Tools for Device Compatibility in Mobile Game Testing

1. Cloud Device Labs: Provide access to real devices remotely. Benefits include no physical device maintenance, broad OS and device coverage, and testing with platforms like Kobiton.

2. Automation Frameworks: Run tests quickly across multiple devices. Useful for UI testing, CI integration, and automated log collection to maintain consistency.

3. Performance Monitoring and Crash Reporting: Helps compare behavior across device groups.
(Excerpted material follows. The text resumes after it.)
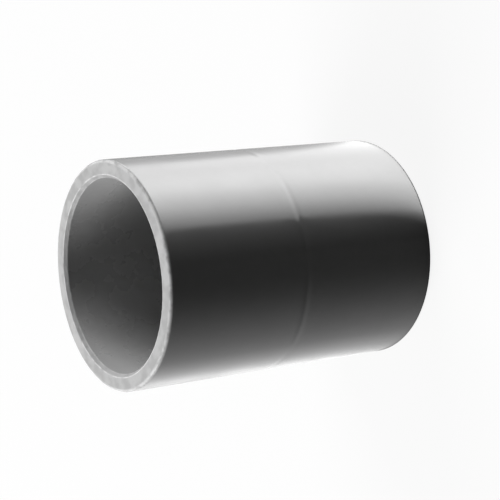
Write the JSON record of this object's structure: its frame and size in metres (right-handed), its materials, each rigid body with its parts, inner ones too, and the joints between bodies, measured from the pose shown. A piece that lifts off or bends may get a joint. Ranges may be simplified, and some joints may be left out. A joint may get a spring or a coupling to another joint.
{
  "type": "conduit coupling",
  "caption": "Short moulded sleeve with a socket at each end and a centre stop inside, which joins two lengths of rigid conduit end to end.",
  "frame": {"origin": "centre of the lower end face, on the sleeve's axis, where it stands on a surface", "axes": "+Z along the sleeve's axis, up from the lower end face to the upper one"},
  "size_m": [0.032, 0.032, 0.0436],
  "materials": {
    "grey_pvc": "satin"
  },
  "bodies": {
    "root": {"coupling": "grey_pvc"}
  },
  "joints": []
}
Key metrics include frame rate drops, thermal throttling, memory usage, and crash reports linked to devices.

Where Compatibility Testing Fits in the QA Workflow

Compatibility testing should occur at every development stage: Pre-Alpha (early stability checks), Alpha/Beta (expanded device coverage, UI and performance edge cases), Release Candidate (full test matrix with automated and manual testing), Post Release (monitor live data and fix device-specific issues).

Common Compatibility Challenges and How to Handle Them

UI Misalignment: Use flexible layouts and test on extreme screen sizes.

Memory Issues on Low-End Devices: Optimize assets and scale textures dynamically.

Input Delays: Test across devices with different touch response rates.

Network Related Bugs: Simulate unstable connections and handle failures smoothly.

Checklist for Device Compatibility Testing

Installation: Install and uninstall across OS versions.

Launch: Cold start, resume, interruptions.

UI: Layout scaling and safe area handling.

Interaction: Touch and gesture responsiveness.

Performance: Stable frame rates.

Resource Usage: Memory, battery, thermal behavior.

Sensors: Gyroscope and orientation changes.

Networking: Offline and slow connections.

Conclusion

Device compatibility testing plays a key role in delivering a reliable mobile gaming experience across a wide range of devices. With a structured approach, a mix of real and virtual testing, and the right tools, teams can reduce post-release issues, improve player retention, and maintain consistent performance across their mobile game testing process.